Наше время работает против женственности. Женщина в стремлении стать наравне с мужчиной (или вынужденная стать, потому что, кроме жен­ских, несет еще и мужские общественные обязан­ности) бессознательно, а порой и сознательно те­ряет женственность. И это имеет огромное значе­ние для жизни семьи (да и общественное значение тоже). Кстати, поскольку у женской и мужской натур свои особенности, смею (и боюсь) сказать, что по­добно тому, как хорошая женщина (если верить классикам) лучше хорошего мужчины, то плохая заведомо и наверняка хуже самого плохого.

Когда она приходит домой, все живое разбега­ется. В сущности, это странно, потому что она по­дательница благ: приносит в дом деньги, много раз­ных полезных вещей, еду (которую сама же недур­но готовит), и все же едва заскребет в дверном замке, ее ключ, жизнь в доме замирает на мгновение (как заяц, который прислушивается, прежде чем скрыться в кустах), а потом все - кто на кухню, кто из дому в кино, кто куда, а если и не бегут, то тоже со страху. Никто из них ничего дурного не сделал, но так уж положено, что ее ярое око ищет виноватого. А то она явится домой благодушная, подсядет на кухне к столу, вместе со всеми дымит сигаретой, отпускает шутки, острые, подчас соле­ные, вызывающие бурное веселье, не всегда, впрочем, искреннее и зачастую обреченное, потому что она движением брови (как бы семья ни веселилась, за ее бровью все внимательно следят) может его пре­кратить.

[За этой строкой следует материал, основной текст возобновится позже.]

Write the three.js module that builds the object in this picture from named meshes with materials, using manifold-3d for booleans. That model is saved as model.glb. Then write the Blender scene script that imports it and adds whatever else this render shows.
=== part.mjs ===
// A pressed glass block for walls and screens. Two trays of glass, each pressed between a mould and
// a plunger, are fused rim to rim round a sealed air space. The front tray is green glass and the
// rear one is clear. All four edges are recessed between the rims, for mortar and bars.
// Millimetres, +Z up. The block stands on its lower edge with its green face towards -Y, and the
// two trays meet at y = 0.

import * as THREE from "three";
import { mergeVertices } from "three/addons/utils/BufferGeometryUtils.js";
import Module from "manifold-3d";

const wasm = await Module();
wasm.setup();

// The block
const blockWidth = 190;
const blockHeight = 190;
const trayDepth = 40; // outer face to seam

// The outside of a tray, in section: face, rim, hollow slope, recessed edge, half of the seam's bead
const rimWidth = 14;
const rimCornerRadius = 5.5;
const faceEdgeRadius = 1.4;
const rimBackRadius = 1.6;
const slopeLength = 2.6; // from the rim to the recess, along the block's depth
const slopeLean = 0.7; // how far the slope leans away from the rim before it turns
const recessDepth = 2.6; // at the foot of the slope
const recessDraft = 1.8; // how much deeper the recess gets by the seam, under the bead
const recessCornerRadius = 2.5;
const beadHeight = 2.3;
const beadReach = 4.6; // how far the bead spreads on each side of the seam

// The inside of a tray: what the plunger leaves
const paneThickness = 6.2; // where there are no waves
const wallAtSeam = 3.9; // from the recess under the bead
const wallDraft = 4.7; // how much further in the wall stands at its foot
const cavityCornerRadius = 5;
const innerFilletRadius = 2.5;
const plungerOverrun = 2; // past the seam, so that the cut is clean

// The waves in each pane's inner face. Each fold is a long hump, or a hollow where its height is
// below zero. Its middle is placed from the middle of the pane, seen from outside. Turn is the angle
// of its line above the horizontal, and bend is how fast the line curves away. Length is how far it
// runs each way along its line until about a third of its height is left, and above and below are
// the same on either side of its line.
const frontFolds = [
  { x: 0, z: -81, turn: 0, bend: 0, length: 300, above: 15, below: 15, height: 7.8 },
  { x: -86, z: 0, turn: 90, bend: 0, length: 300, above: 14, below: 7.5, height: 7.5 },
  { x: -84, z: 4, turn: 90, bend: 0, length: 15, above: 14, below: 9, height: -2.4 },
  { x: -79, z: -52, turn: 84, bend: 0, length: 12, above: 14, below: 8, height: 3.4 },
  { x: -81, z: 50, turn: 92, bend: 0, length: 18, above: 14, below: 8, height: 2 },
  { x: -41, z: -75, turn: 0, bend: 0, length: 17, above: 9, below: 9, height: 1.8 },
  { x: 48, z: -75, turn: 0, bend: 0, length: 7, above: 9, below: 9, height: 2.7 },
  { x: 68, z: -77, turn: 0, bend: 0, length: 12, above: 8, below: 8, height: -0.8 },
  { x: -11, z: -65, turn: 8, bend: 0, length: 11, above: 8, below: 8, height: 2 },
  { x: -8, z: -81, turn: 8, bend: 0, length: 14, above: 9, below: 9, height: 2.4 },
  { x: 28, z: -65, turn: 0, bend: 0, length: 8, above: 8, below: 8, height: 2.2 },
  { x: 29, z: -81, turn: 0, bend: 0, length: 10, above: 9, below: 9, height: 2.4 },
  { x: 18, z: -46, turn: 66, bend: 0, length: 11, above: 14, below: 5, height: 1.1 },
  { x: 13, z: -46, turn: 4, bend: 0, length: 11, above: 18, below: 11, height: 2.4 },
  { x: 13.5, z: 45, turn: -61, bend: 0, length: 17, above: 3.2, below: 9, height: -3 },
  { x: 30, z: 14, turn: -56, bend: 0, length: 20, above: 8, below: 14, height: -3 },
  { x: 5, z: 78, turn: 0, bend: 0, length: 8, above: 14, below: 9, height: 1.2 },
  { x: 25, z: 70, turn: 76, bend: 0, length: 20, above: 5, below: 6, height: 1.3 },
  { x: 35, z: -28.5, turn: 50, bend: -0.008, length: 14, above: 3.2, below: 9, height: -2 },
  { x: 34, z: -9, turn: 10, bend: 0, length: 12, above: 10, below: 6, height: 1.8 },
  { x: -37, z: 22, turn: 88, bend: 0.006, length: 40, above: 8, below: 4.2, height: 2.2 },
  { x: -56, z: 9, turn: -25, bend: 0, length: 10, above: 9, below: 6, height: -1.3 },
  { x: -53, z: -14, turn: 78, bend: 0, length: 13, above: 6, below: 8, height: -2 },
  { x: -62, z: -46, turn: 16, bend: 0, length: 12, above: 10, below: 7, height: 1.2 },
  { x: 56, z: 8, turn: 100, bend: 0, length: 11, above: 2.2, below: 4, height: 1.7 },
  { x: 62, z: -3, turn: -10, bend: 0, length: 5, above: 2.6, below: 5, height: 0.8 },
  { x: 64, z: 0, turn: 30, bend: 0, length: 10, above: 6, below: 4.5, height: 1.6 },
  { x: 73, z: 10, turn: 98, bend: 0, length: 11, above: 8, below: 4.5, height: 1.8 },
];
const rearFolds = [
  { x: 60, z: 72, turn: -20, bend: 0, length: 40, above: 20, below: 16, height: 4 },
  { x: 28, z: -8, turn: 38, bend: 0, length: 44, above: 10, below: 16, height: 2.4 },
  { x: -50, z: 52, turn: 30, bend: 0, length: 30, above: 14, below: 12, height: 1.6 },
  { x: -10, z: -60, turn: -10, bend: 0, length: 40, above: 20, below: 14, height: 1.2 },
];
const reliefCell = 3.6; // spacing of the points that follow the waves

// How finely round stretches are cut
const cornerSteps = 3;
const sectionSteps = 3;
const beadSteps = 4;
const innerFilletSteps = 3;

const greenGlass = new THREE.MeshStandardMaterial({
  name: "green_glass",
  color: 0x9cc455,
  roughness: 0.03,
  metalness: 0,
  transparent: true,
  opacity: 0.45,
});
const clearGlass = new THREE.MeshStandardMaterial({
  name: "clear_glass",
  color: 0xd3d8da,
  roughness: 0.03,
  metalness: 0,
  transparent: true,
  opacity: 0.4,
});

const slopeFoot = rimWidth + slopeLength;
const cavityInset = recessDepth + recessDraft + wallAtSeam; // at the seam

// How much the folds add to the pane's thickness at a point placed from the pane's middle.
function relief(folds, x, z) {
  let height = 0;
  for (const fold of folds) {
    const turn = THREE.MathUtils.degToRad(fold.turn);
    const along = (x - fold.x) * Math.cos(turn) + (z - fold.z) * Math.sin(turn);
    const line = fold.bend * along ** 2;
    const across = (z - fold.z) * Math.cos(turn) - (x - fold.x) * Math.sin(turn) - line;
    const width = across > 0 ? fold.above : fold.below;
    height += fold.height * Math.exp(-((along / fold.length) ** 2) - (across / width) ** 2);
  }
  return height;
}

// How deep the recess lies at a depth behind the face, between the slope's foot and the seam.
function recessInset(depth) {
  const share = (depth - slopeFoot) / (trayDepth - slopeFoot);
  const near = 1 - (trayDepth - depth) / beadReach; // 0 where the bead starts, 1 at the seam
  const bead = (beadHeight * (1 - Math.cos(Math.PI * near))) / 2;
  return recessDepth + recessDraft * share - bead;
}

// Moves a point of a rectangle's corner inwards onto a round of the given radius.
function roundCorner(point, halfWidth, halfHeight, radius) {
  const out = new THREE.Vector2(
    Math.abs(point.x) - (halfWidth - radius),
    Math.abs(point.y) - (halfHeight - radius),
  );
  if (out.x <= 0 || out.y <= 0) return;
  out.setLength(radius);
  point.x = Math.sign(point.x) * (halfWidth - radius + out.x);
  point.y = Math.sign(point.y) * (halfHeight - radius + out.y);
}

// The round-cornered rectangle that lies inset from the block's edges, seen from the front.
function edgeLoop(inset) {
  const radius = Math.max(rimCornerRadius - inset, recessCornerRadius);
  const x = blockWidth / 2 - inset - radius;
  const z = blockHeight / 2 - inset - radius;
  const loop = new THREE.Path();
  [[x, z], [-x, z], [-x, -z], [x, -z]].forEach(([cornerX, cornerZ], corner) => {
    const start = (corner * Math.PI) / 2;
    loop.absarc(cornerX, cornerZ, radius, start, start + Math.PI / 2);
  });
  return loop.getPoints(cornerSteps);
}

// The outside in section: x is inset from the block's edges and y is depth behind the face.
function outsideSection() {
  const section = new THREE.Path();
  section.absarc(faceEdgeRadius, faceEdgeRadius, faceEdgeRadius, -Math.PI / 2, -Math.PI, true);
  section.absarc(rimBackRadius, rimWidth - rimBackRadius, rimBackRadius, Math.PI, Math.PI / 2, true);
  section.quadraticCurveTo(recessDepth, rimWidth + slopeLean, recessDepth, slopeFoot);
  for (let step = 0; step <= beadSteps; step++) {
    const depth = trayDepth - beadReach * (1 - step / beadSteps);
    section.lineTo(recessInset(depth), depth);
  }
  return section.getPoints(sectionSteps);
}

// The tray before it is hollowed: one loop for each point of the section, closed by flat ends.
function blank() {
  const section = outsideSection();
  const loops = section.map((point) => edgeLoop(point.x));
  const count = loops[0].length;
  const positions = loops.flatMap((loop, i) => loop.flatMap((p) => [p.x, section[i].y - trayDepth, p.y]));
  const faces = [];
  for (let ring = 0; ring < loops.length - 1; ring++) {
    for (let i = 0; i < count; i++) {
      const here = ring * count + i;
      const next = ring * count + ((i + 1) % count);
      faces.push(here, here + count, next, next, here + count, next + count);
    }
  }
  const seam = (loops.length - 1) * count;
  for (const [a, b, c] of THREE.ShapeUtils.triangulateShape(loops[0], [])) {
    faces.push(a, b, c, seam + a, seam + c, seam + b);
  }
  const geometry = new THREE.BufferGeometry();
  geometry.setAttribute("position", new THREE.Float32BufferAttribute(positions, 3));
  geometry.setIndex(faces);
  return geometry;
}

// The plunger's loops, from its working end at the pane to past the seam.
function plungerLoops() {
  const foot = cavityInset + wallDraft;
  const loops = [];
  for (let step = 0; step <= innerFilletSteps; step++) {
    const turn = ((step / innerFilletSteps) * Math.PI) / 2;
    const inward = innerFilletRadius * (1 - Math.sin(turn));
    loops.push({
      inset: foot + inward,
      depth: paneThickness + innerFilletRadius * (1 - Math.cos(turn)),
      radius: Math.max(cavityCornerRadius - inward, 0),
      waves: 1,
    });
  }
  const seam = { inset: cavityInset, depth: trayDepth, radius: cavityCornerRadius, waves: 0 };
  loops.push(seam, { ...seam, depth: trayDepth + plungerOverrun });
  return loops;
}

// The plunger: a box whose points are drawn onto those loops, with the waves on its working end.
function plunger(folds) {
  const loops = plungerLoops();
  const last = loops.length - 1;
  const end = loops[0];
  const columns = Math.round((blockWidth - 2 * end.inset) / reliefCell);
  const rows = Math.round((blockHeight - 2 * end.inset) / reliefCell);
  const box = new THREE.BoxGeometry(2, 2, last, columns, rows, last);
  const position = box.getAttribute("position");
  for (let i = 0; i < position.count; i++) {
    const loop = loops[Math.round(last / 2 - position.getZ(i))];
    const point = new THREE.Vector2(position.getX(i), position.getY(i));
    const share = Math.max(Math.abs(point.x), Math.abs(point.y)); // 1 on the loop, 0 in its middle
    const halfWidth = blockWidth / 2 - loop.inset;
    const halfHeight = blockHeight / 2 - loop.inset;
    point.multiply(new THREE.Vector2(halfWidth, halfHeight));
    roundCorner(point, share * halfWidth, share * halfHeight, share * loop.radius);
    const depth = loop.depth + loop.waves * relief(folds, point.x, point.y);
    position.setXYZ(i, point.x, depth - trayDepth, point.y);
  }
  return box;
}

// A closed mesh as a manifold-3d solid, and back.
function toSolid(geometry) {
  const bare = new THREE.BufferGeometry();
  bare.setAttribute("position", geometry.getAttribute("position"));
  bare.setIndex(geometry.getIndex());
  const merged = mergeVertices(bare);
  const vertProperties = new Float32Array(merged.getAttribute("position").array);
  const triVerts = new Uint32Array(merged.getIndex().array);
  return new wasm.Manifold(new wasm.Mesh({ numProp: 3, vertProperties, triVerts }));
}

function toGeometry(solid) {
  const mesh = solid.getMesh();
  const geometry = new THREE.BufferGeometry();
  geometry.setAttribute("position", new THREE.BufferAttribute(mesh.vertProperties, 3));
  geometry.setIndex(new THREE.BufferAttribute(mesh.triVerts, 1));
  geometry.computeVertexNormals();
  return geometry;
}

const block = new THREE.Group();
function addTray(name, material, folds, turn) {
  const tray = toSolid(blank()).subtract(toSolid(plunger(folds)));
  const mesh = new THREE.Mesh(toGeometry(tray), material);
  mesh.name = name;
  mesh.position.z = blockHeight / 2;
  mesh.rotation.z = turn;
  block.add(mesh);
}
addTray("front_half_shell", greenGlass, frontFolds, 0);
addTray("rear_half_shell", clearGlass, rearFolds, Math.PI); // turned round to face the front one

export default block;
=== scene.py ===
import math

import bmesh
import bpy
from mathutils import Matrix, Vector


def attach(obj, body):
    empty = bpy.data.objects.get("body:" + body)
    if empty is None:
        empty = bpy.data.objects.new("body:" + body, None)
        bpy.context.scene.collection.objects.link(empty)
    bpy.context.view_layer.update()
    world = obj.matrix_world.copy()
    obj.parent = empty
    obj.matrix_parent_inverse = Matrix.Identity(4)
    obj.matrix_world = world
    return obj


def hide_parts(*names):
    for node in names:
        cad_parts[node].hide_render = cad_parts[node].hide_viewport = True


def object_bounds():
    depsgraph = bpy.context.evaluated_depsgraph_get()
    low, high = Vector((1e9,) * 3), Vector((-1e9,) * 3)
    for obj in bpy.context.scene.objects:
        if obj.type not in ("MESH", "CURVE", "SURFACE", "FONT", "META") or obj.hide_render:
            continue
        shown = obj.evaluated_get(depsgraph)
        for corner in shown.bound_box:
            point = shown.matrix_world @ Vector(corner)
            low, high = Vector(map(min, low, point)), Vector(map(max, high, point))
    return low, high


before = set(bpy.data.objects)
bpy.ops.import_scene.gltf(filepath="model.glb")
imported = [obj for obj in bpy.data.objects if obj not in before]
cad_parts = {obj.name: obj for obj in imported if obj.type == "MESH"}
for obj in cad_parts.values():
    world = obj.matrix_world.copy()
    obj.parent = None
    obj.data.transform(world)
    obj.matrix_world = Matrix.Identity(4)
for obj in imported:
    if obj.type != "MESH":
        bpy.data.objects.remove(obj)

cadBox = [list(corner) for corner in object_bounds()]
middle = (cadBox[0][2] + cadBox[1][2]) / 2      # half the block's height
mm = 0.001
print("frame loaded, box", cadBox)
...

Уж она-то отлично знает, что при звуке ее ключа в дверном замке (а иные, особо чуткие члены семьи и немного раньше) все замирают в тревоге и напря­жении,- ее это устраивает.

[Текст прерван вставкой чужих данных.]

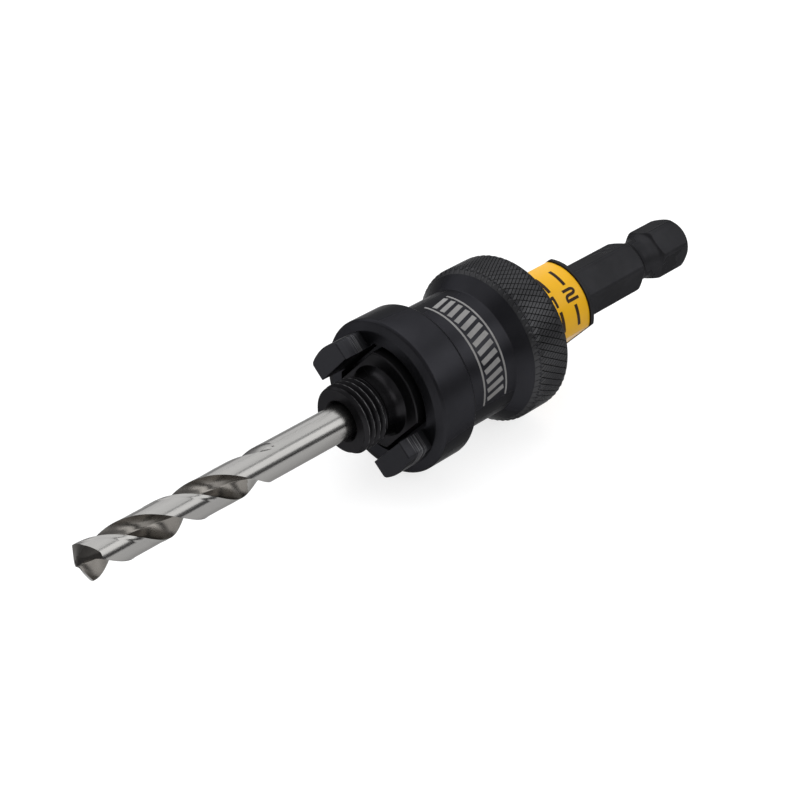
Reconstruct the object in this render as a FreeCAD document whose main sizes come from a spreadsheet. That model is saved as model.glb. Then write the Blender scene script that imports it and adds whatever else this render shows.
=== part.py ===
import FreeCAD, Part
import math
import os
import re

import Sketcher

# Hole saw arbor, in millimetres. It lies on its side: the row's +X runs along the
# arbor from the pilot drill's tip to the hexagon shank, +Z is up, and the origin lies
# under its middle, at the height where the knurled grip rests.
# Each piece is drawn with its own Z along the arbor, counted from the front face of
# the flange where the saw's back plate seats, and its own X through the drive dogs.
# Its Placement turns it into the row's frame.

doc = FreeCAD.newDocument("hole_saw_arbor")
sheet = doc.addObject("Spreadsheet::Sheet", "sizes")

driving_sizes = [
    ("key_clock", 49.0, "degrees from straight up to the line through the dogs"),
    ("hex_clock", 58.0, "degrees from that line to a corner of the hexagon"),
    ("running_gap", 0.07, "radial gap of the sleeve on its guide"),
    ("seat_gap", 0.05, "end gap between pieces that seat on each other"),
    ("slip_gap", 0.04, "radial gap of a piece that is pushed into a bore"),
    ("thread_radius", 6.35, "1/2 inch nose thread over its crests"),
    ("nose_length", 9.1, "flange face to the end of the nose"),
    ("nose_chamfer", 0.5, "chamfer at the end of the nose"),
    ("neck_length", 3.6, "thread relief between thread and flange"),
    ("neck_radius", 5.7, "thread relief"),
    ("neck_root", 0.7, "cone from the relief to the flange"),
    ("flange_radius", 9.2, "double-D flange over its round sides"),
    ("flange_thickness", 4.0, ""),
    ("flange_edge", 0.25, "edge break on the flange's front face"),
    ("flat_distance", 7.25, "axis to each flat of flange and guide bar"),
    ("bar_radius", 8.9, "double-D guide bar over its round sides"),
    ("bar_length", 47.6, "flange face to the rear of the guide bar"),
    ("rim_thickness", 0.9, "rim of the bar behind the indicator"),
    ("indicator_length", 15.2, "numbered plastic ring"),
    ("indicator_radius", 8.6, "numbered ring over its round sides"),
    ("indicator_bore", 6.4, "turned seat of the numbered ring"),
    ("indicator_slit", 0.6, "slit that lets the ring snap on"),
    ("indicator_inset", 0.08, "ring's flats below the bar's flats"),
    ("hex_across", 9.525, "3/8 inch hexagon over its flats"),
    ("hex_round", 5.35, "hexagon over its rounded corners, as a radius"),
    ("shank_length", 34.8, "rear of the bar to the end of the shank"),
    ("shank_taper", 1.4, "length of the shank's chamfered end"),
    ("shank_end_radius", 4.3, "flat end of the shank"),
    ("latch_from_end", 11.8, "middle of the chuck's ball groove to the end"),
    ("latch_width", 6.7, "ball groove over its edges"),
    ("latch_side", 4.5, "radius where the groove's round bottom begins"),
    ("latch_side_width", 5.6, "groove between those places"),
    ("latch_floor", 3.95, "radius left at the bottom of the ball groove"),
    ("latch_floor_width", 2.8, "straight bottom of the ball groove"),
    ("pilot_radius", 3.175, "1/4 inch pilot drill"),
    ("pilot_length", 75.6, "pilot drill over all"),
    ("pilot_bore_depth", 20.0, "nose end to the bottom of the bore"),
    ("pilot_countersink", 0.65, "countersink of the bore"),
    ("pilot_flat_depth", 0.45, "clamping flat on the drill's shank"),
    ("pilot_flat_length", 8.0, ""),
    ("flute_length", 40.9, "point to the end of the flutes"),
    ("flute_lead", 29.65, "one turn of a flute"),
    ("flute_radius", 2.3, "round bottom of a flute"),
    ("flute_web", 1.27, "core between the two flutes"),
    ("flute_runout", 12.7, "stretch in which a flute climbs out"),
    ("flute_clock", 120.5, "turn of the flutes about the drill's axis"),
    ("point_angle", 135.0, "drill point"),
    ("screw_radius", 2.1, "pilot clamping screw"),
    ("screw_station", 6.0, "flange face to the clamping screw"),
    ("screw_length", 5.2, ""),
    ("screw_socket_across", 2.5, "hexagon socket of the screw"),
    ("screw_socket_depth", 2.2, ""),
    ("screw_cup_radius", 1.2, "clamping end of the screw"),
    ("ball_radius", 1.6, "index ball"),
    ("ball_station", 14.6, "flange face to the index balls"),
    ("ball_pocket_floor", 1.5, "axis to the floor of a ball pocket"),
    ("ball_wire_radius", 0.22, "wire of an index spring"),
    ("ball_coil_radius", 1.1, "index spring to the middle of its wire"),
    ("ball_coils", 4.0, "turns of an index spring"),
    ("index_step", 4.5, "travel from one sleeve position to the next"),
    ("index_count", 3.0, "sleeve positions"),
    ("index_groove_depth", 0.45, "groove in the sleeve for the balls"),
    ("index_groove_half", 1.0, "half the width of that groove"),
    ("clip_thickness", 1.2, "retaining ring behind the sleeve's web"),
    ("clip_depth", 0.65, "groove of the retaining ring"),
    ("clip_band", 1.7, "radial width of the retaining ring"),
    ("clip_lug_radius", 1.15, "ear of the retaining ring"),
    ("clip_eye_radius", 0.5, "plier hole in an ear"),
    ("clip_ear_angle", 17.0, "degrees from the ring's gap to an ear"),
    ("face_station", 1.0, "flange face back to the sleeve's front face"),
    ("face_radius", 12.6, "flat front face of the sleeve"),
    ("rim_radius", 14.2, "outer edge of the sleeve's front cone"),
    ("rim_rise", 0.45, "front face back to that edge"),
    ("rim_round", 0.35, "edge break from the rim to the cup"),
    ("cup_radius", 14.5, "front of the sleeve"),
    ("cup_length", 9.2, "front of the sleeve to the waist"),
    ("cup_shoulder", 0.55, "sloped step from cup to waist"),
    ("cup_chamfer", 0.7, "chamfer behind the cup"),
    ("waist_radius", 12.1, "middle of the sleeve"),
    ("waist_length", 12.1, "cup to the flare"),
    ("flare_length", 3.5, "cone from the waist to the grip"),
    ("grip_radius", 15.0, "knurled grip over its points"),
    ("grip_length", 7.8, "knurled grip"),
    ("grip_round", 1.4, "rounded rear edge of the grip, as two cones"),
    ("recess_gap", 1.15, "space round the flange in the sleeve's mouth"),
    ("web_length", 13.15, "part of the sleeve that rides on the bar"),
    ("counterbore_radius", 10.8, "rear bore of the sleeve"),
    ("dog_reach", 5.6, "dogs ahead of the sleeve's front face"),
    ("dog_half_width", 4.6, ""),
    ("dog_round", 0.5, "rounded outer corners of a dog"),
    ("bush_length", 2.4, "guide bush in the sleeve's rear bore"),
    ("bush_inset", 0.3, "bush below the sleeve's rear face"),
]
for row, (alias, value, note) in enumerate(driving_sizes, start=1):
    sheet.set(f"A{row}", alias)
    sheet.set(f"B{row}", str(value))
    sheet.set(f"C{row}", note)
    sheet.setAlias(f"B{row}", alias)
doc.recompute()
aliases = [alias for alias, value, note in driving_sizes]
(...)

Она, признанный семейный лидер, долго боро­лась за лидерство и теперь уже никому его не от­даст, потому что считает его принадлежащим ей по праву матери и жены.

Настоять на своем по любому поводу и любой ценой - закон ее жизни. Любит она запрещать, любит отказывать в просьбах,- ей, по-видимому, кажется, что, разрешая, она что-то из своей власти теряет. У нее свои методы и собственная система реп­рессий. Она мастер ядовитого намека, отлично от­работала молниеносный удар насмешки (острое оружие - насмешка, особенно когда попадает в юных). Замечательно умеет она не разговаривать. У других это так не получается, другой молчит себе и молчит, никого особенно это не занимает - молча­ние Тамары Павловны наваливается на семью, как свинцовая крыша средневековой тюрьмы. Она и гото­вит - молчит, и стирает - молчит. Я подозреваю, что она заранее намечает себе срок молчания и строго его выдерживает, даже если гнев ее давно прошел.

А зачем ей все это надо?

Сейчас много пишут о женщинах и девушках "мужеподобного поведения", которые хотят пере­хватить лидерство у мужчин, в том числе (я цити­рую письмо одного читателя) "в умении курить, лихо опрокинуть рюмку, отпустить крепкое словечко; па­рень похлопал девушку по плечу, а та в ответ вре­зала ему в солнечное сплетение". Я видела сцену, может быть, и похлеще: открылась дверь троллей­буса, из нее выскочила девушка, быстро и привыч­но повернулась, протянула кому-то руку. Я, естест­венно, ждала появления какой-нибудь почтенной старушки, но из дверей медленно и вальяжно вышел, опершись на эту руку, молодой человек, после чего оба бодро пустились в путь.